STATED PROBLEM -> Repeat exactly and only the lines from the line containing "The three.js and" through the line containing "return np.concatenate([[0.0], np.cumsum(steps)])", both included.

(Entries with model source code)
--- --- ---
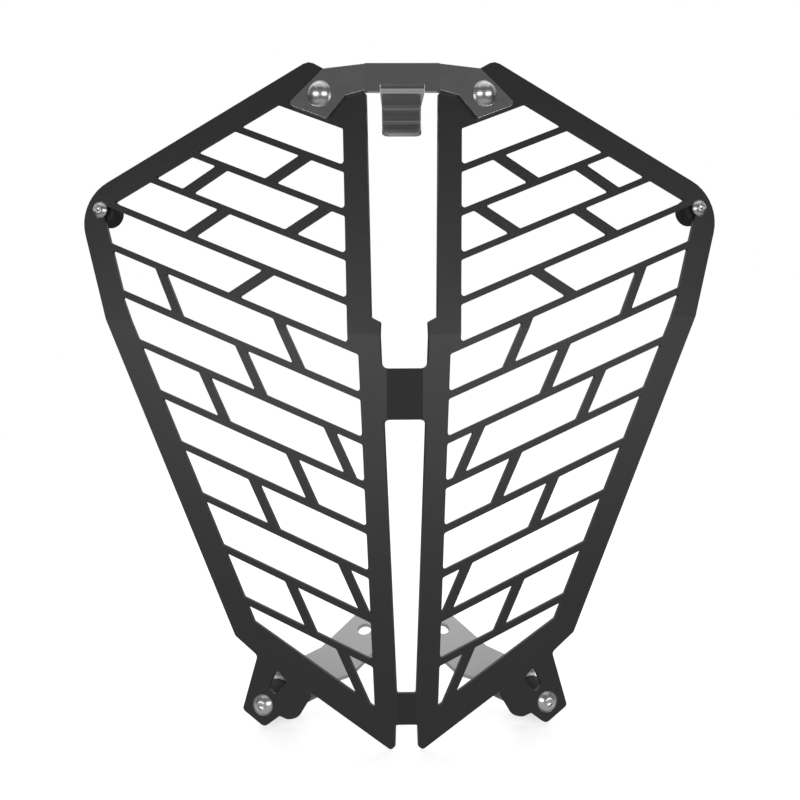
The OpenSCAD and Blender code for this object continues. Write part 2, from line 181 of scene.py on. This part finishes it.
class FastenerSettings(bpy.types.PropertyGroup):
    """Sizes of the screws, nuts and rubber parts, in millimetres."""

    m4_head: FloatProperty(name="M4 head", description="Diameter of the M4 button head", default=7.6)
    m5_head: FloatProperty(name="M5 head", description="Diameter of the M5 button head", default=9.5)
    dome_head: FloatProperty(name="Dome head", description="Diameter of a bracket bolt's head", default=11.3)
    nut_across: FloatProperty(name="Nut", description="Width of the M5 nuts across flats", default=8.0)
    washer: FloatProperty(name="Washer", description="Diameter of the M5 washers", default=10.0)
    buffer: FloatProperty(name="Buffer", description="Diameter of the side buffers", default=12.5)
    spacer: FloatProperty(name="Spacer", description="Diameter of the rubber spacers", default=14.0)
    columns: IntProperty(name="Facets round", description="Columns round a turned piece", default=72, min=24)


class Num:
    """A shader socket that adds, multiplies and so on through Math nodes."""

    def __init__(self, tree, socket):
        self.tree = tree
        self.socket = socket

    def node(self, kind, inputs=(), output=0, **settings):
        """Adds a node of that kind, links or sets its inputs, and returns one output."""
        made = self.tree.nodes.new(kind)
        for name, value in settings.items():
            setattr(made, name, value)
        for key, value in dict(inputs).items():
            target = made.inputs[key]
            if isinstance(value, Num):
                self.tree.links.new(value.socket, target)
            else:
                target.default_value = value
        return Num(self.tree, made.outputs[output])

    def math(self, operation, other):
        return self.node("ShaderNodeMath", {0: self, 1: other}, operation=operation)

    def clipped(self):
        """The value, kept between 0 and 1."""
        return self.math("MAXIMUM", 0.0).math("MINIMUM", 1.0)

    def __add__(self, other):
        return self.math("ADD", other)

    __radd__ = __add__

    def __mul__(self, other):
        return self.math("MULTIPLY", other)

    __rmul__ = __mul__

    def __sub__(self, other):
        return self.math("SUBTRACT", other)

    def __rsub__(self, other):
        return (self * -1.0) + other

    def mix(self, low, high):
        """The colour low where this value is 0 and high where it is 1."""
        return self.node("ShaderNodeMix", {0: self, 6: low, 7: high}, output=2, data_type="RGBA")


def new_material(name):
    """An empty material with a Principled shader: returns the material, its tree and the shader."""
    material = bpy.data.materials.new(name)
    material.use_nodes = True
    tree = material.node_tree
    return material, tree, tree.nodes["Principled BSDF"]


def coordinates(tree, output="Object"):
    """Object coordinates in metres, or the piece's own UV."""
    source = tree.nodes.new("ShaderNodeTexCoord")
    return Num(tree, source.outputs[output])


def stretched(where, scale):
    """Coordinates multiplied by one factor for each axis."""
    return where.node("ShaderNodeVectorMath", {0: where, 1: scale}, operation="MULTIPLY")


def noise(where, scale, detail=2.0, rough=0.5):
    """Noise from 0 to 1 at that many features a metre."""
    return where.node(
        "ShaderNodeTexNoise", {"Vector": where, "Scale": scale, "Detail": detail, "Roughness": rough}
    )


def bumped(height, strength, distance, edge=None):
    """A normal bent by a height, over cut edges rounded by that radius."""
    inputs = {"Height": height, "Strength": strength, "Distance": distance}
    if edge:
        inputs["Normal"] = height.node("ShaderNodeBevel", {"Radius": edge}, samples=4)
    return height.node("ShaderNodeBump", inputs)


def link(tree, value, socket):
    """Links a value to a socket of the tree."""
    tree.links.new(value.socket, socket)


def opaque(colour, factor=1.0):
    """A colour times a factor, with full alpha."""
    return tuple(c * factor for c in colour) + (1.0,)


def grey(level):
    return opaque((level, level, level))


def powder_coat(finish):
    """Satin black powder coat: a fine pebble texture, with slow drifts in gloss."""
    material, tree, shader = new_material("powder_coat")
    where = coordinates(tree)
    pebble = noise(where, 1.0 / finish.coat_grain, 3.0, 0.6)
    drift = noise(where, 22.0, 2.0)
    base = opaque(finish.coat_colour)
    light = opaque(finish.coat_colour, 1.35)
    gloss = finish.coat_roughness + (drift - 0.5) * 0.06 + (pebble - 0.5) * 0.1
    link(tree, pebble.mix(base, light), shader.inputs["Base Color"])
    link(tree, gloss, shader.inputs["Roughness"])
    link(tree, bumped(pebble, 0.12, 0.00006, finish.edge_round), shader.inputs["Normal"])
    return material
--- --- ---
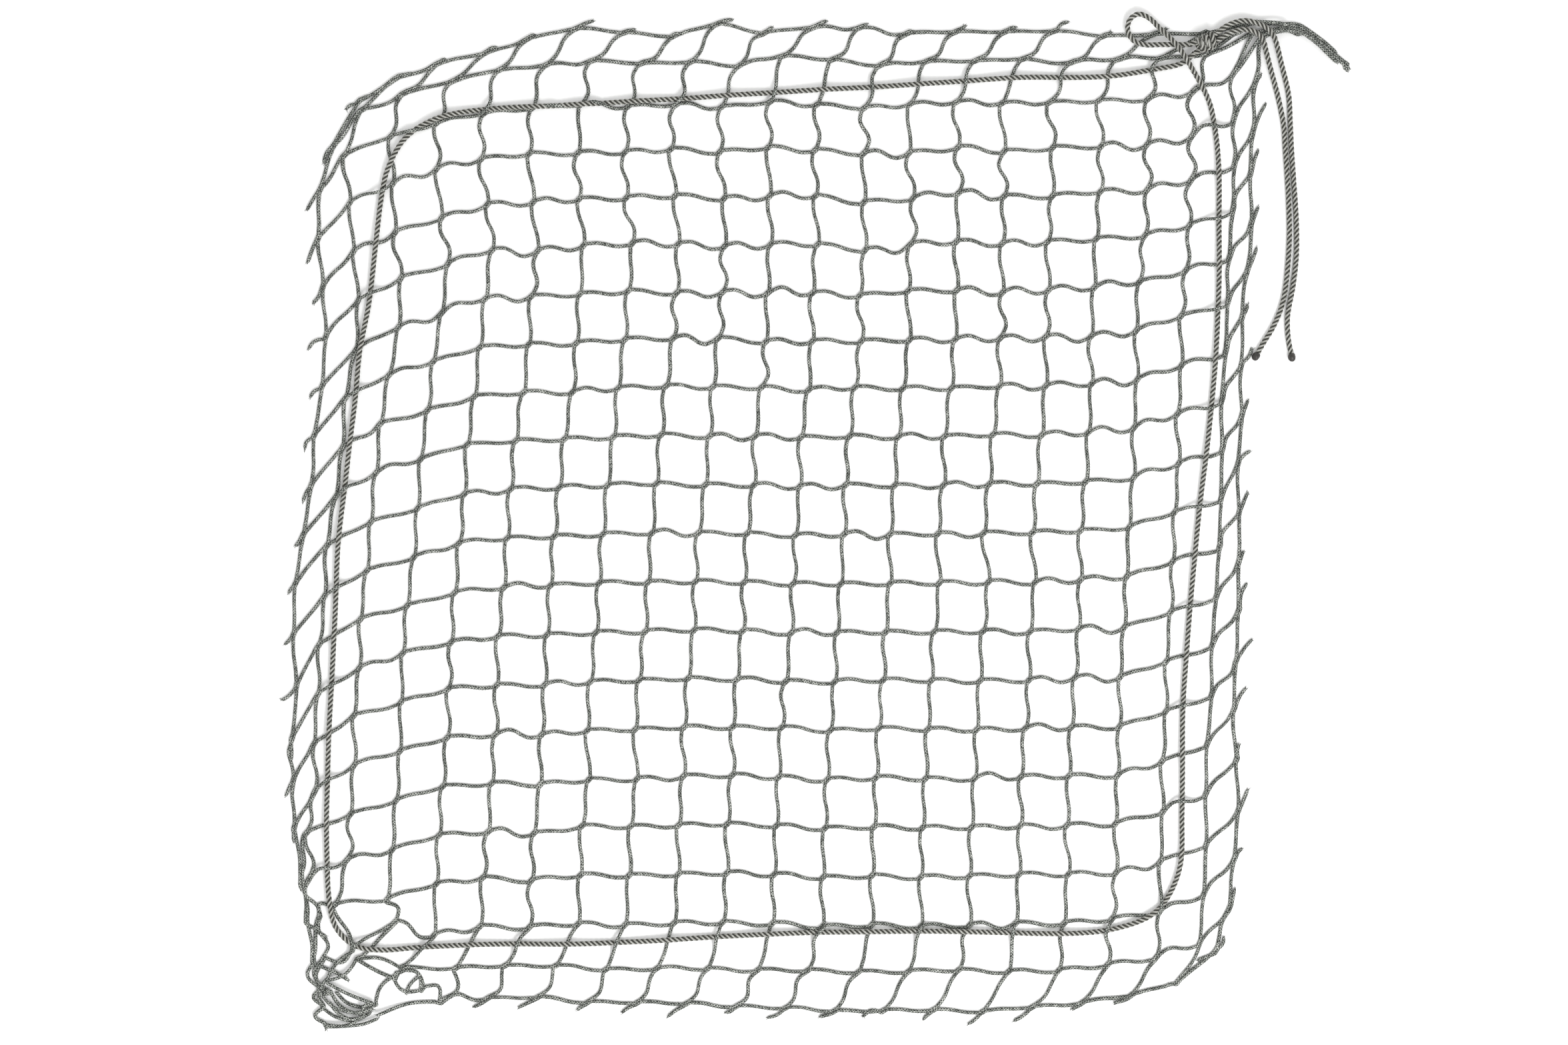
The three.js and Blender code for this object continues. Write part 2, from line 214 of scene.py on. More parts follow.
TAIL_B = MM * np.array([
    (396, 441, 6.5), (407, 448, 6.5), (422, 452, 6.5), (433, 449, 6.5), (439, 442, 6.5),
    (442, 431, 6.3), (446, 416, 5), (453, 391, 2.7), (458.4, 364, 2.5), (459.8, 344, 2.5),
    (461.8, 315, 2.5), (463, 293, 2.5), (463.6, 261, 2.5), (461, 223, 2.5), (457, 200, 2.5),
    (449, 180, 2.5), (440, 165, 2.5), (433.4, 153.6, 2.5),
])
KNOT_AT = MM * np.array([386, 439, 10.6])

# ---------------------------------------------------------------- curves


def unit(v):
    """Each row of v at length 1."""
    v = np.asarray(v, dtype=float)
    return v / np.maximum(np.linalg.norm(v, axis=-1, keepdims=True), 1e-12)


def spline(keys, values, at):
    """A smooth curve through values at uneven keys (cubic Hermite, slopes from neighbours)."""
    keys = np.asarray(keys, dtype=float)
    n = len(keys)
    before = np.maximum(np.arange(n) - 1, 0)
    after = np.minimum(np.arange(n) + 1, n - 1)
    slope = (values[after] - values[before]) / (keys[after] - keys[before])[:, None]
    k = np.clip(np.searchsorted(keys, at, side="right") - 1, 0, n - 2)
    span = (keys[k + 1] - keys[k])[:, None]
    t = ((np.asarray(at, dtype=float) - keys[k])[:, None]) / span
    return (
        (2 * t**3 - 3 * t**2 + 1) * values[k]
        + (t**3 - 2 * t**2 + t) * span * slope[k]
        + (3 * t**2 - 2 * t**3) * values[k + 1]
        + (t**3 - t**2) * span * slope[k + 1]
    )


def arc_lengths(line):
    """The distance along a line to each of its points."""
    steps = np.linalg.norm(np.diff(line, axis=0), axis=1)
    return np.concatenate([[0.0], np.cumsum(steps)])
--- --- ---
TASK RESULT ->
The three.js and Blender code for this object continues. Write part 2, from line 214 of scene.py on. More parts follow.
TAIL_B = MM * np.array([
    (396, 441, 6.5), (407, 448, 6.5), (422, 452, 6.5), (433, 449, 6.5), (439, 442, 6.5),
    (442, 431, 6.3), (446, 416, 5), (453, 391, 2.7), (458.4, 364, 2.5), (459.8, 344, 2.5),
    (461.8, 315, 2.5), (463, 293, 2.5), (463.6, 261, 2.5), (461, 223, 2.5), (457, 200, 2.5),
    (449, 180, 2.5), (440, 165, 2.5), (433.4, 153.6, 2.5),
])
KNOT_AT = MM * np.array([386, 439, 10.6])

# ---------------------------------------------------------------- curves


def unit(v):
    """Each row of v at length 1."""
    v = np.asarray(v, dtype=float)
    return v / np.maximum(np.linalg.norm(v, axis=-1, keepdims=True), 1e-12)


def spline(keys, values, at):
    """A smooth curve through values at uneven keys (cubic Hermite, slopes from neighbours)."""
    keys = np.asarray(keys, dtype=float)
    n = len(keys)
    before = np.maximum(np.arange(n) - 1, 0)
    after = np.minimum(np.arange(n) + 1, n - 1)
    slope = (values[after] - values[before]) / (keys[after] - keys[before])[:, None]
    k = np.clip(np.searchsorted(keys, at, side="right") - 1, 0, n - 2)
    span = (keys[k + 1] - keys[k])[:, None]
    t = ((np.asarray(at, dtype=float) - keys[k])[:, None]) / span
    return (
        (2 * t**3 - 3 * t**2 + 1) * values[k]
        + (t**3 - 2 * t**2 + t) * span * slope[k]
        + (3 * t**2 - 2 * t**3) * values[k + 1]
        + (t**3 - t**2) * span * slope[k + 1]
    )


def arc_lengths(line):
    """The distance along a line to each of its points."""
    steps = np.linalg.norm(np.diff(line, axis=0), axis=1)
    return np.concatenate([[0.0], np.cumsum(steps)])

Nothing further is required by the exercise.